Magnificence du plafond de la salle des Glaces du Palais Royal de Bruxelles, inauguré en octobre 2002 par les souverains, qu'il a recouvert de 1,4 million de carapaces de scarabées, décadence de ses pièces de théâtre scatologiques et lourdingues, huées par Avignon ( l'Orgie de la Tolérance).
Pas un brin écologiste, responsable du génocide des scarabées, papillons et autres insectes aux beautés volées pour en orner ses œuvres (et Dieu sait qu'elles sont nombreuses).
A la fois provocateur et acteur du système qu'il dénonce, Jan Fabre incarne l'artiste de son temps, dans la lignée d'un Damien Hirst ou Jeff Koons. Un parfait modèle de réussite, en somme.

 

Jan Fabre, L'Oisillon de Dieu, 2000
Jan Fabre, l'oisillon de Dieu, crâne, ailes de coléoptères, perruche empaillée, collection particulière, 2000

Stefania

Ma première rencontre avec Jan Fabre se fait en 2003, pendant ma première visite du MAMAC à Nice (c’était ma première année de vie à l’étranger ! Voilà, tout avait le goût de l’exception !). Pour moi l’art contemporain signifiait jusqu’à ce moment le Surréalisme! Face aux sculptures et aux installations composées d’insectes bariolés, je n’ai pas ressenti, étrangement, de la répulsion (je n’aime pas du tout les insectes, ça va sans dire). Ça m’a, au contraire, étonnée de voir avec quelle minutie l’artiste avait composé ses formes, une à une, en utilisant les insectes comme on utilise souvent d’autres matériaux plus spécifiques à l'art.

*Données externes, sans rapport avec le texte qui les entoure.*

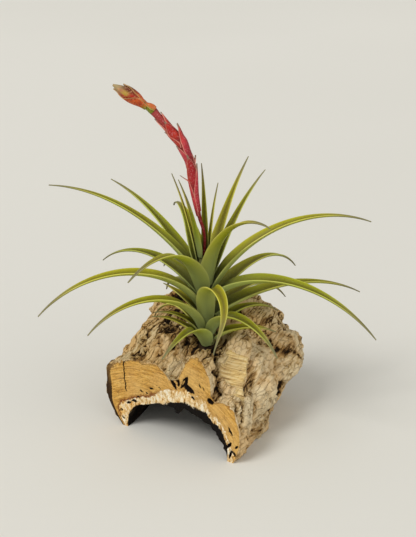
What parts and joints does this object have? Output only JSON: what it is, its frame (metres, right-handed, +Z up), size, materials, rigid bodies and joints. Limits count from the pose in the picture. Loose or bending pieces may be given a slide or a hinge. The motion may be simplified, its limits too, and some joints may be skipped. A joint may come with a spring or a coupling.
{
  "type": "flowering bromeliad on a cork bark arch",
  "caption": "Small flowering bromeliad: arching silvery leaves and a leaning red spike, growing on a hollow arch of rough cork bark with one sawn face.",
  "frame": {"origin": "on the ground, under the middle of the object's box", "axes": "+Z up; X along the sawn face of the cork, from its left foot to its right foot; +Y back along the tunnel"},
  "size_m": [0.2106, 0.191, 0.2579],
  "materials": {
    "bark": "rough dry cork bark, grey-brown outside, orange-tan on the sawn face",
    "glue": "dull brown glue",
    "stem": "matte",
    "leaf": "satin olive green with a grey scaly bloom",
    "spike_red": "matte scurfy red",
    "spike_tip": "satin orange and olive"
  },
  "bodies": {
    "root": {"cork_bark": "bark", "glue_dab": "glue", "stem": "stem", "leaf_01": "leaf", "leaf_02": "leaf", "leaf_03": "leaf", "leaf_04": "leaf", "leaf_05": "leaf", "leaf_06": "leaf", "leaf_07": "leaf", "leaf_08": "leaf", "leaf_09": "leaf", "leaf_10": "leaf", "leaf_11": "leaf", "leaf_12": "leaf", "leaf_13": "leaf", "leaf_14": "leaf", "leaf_15": "leaf", "leaf_16": "leaf", "leaf_17": "leaf", "leaf_18": "leaf", "leaf_19": "leaf", "leaf_20": "leaf", "leaf_21": "leaf", "leaf_22": "leaf", "leaf_23": "leaf", "leaf_24": "leaf", "leaf_25": "leaf", "leaf_26": "leaf", "leaf_27": "leaf", "leaf_28": "leaf", "leaf_29": "leaf", "leaf_30": "leaf", "leaf_31": "leaf", "leaf_32": "leaf", "leaf_33": "leaf", "leaf_34": "leaf", "leaf_35": "leaf", "spike_stalk": "spike_red", "spike_tip": "spike_tip"}
  },
  "joints": []
}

Jan Fabre incarne, et je suis tout à fait d’accord avec Justine, le sens baroque de l’art contemporain. C’est l’accumulation, la richesse, l’étonnement du public, le symbolisme fort qui l’intéressent, loin des années lumières du minimalisme froid et intellectuel d’un certain art contemporain actuel. Dans ce sens, son exposition au Louvre, que j’ai visité des années après la première, était particulièrement réussie grâce surtout, j’oserai dire, au cadre. Ce qui montre qu’une exposition ne se résume pas qu’aux œuvres, mais qu’il faut prendre toujours en compte son contexte.